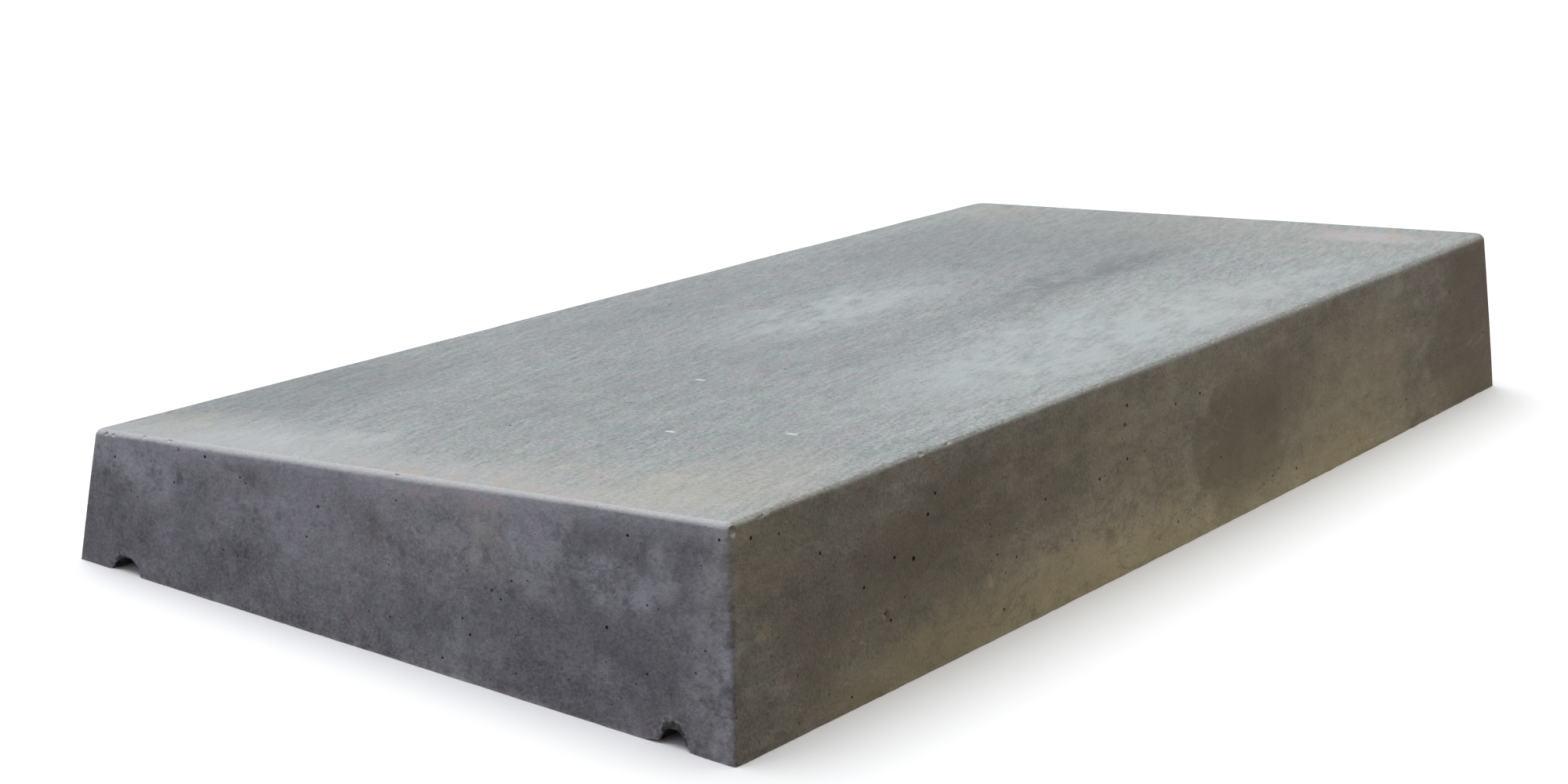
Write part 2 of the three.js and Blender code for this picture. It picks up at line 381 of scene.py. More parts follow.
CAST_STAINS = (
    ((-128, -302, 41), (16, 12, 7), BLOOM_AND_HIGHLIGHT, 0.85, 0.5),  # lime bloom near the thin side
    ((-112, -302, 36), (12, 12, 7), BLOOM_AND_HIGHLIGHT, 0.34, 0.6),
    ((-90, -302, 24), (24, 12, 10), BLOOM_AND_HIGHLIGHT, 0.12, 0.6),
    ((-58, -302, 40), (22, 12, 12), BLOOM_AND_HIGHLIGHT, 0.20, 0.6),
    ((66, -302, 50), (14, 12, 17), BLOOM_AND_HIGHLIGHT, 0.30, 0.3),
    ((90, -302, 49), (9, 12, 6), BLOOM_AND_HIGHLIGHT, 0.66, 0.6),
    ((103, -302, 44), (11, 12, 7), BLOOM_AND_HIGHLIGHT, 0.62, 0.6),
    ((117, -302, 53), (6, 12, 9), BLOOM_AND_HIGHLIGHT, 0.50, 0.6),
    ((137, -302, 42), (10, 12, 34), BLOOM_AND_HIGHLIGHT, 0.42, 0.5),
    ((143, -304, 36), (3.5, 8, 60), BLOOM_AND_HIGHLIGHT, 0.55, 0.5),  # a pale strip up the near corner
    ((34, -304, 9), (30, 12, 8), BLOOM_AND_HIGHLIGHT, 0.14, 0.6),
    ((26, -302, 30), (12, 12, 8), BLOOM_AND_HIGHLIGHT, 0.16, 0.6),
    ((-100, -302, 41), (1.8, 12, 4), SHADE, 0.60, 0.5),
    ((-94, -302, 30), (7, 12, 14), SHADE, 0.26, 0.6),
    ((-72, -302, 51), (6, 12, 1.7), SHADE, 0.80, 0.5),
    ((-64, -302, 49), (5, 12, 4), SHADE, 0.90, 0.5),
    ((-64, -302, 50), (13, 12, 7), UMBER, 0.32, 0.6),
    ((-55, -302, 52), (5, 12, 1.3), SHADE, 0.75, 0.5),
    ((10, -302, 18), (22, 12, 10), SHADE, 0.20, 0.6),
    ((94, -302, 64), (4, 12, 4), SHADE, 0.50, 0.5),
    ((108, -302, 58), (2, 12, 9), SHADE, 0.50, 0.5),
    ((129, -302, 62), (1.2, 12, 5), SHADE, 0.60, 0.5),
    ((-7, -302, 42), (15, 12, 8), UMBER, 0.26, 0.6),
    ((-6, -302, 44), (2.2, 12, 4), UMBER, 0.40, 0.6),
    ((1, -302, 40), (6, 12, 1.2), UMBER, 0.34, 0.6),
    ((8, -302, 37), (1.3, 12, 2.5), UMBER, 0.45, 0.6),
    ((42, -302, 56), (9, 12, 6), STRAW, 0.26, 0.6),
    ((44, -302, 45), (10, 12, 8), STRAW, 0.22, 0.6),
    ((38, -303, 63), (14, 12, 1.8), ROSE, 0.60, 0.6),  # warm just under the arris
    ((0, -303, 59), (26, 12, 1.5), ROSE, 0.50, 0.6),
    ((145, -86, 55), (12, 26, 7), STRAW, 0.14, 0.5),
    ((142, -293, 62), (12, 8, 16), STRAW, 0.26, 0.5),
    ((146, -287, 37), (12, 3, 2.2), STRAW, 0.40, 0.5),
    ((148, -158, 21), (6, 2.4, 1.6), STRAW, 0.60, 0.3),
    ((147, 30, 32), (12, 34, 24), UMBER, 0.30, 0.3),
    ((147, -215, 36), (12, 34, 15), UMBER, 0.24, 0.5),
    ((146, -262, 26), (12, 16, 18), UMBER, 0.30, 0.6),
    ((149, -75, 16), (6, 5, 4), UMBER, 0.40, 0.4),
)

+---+

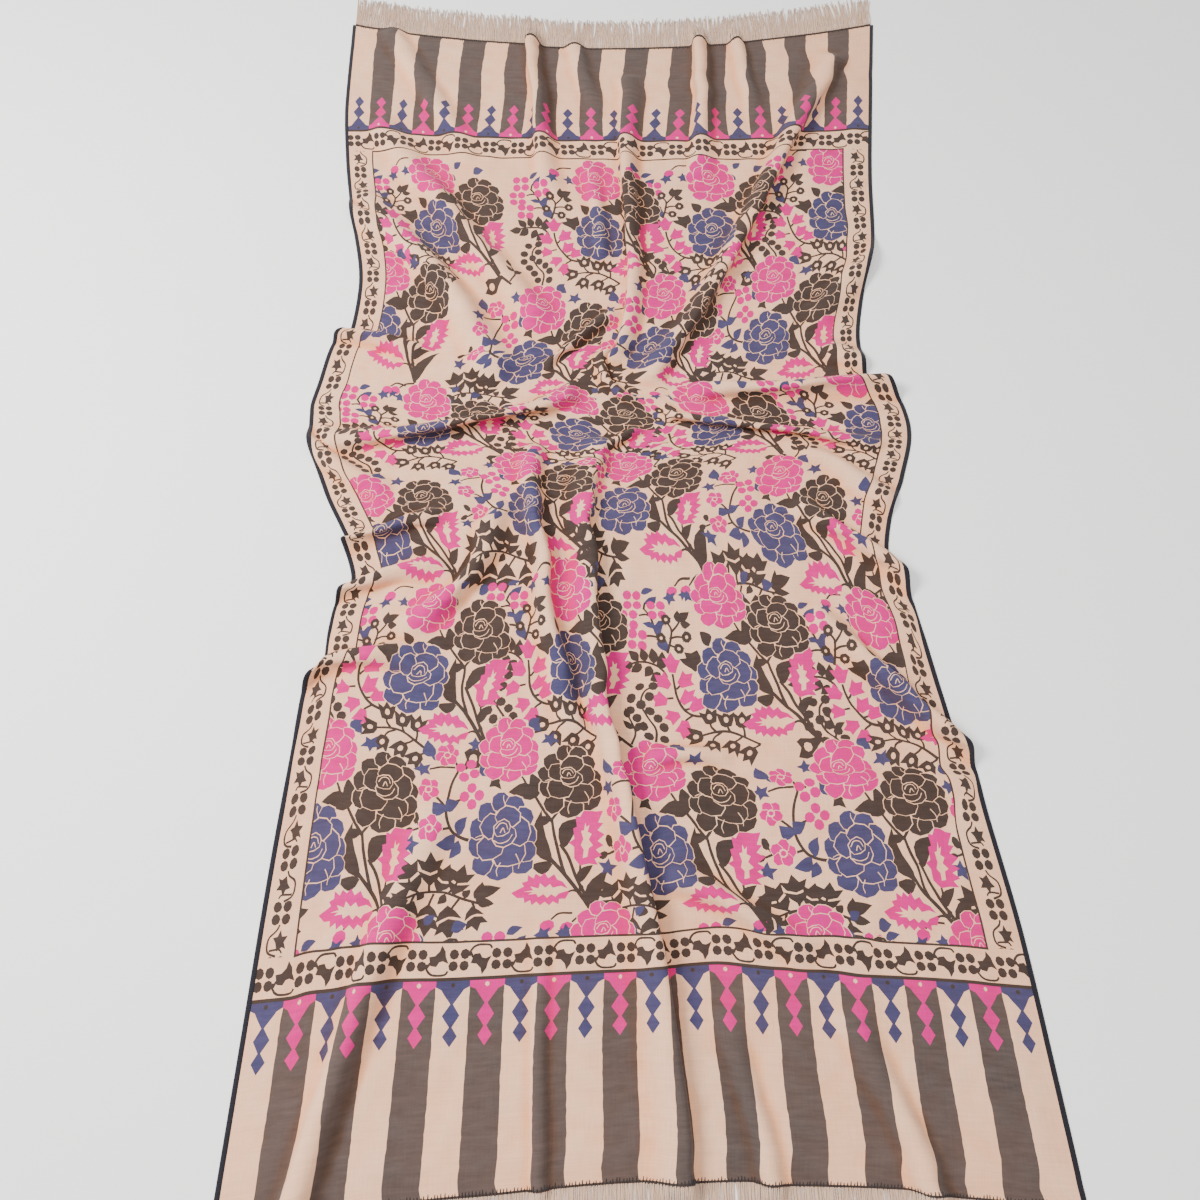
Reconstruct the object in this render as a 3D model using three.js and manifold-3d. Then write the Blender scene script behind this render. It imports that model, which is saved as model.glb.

+---+

List each line of the entries that holds the string "three".

Write part 2 of the three.js and Blender code for this picture. It picks up at line 381 of scene.py. More parts follow.
Reconstruct the object in this render as a 3D model using three.js and manifold-3d. Then write the Blender scene script behind this render. It imports that model, which is saved as model.glb.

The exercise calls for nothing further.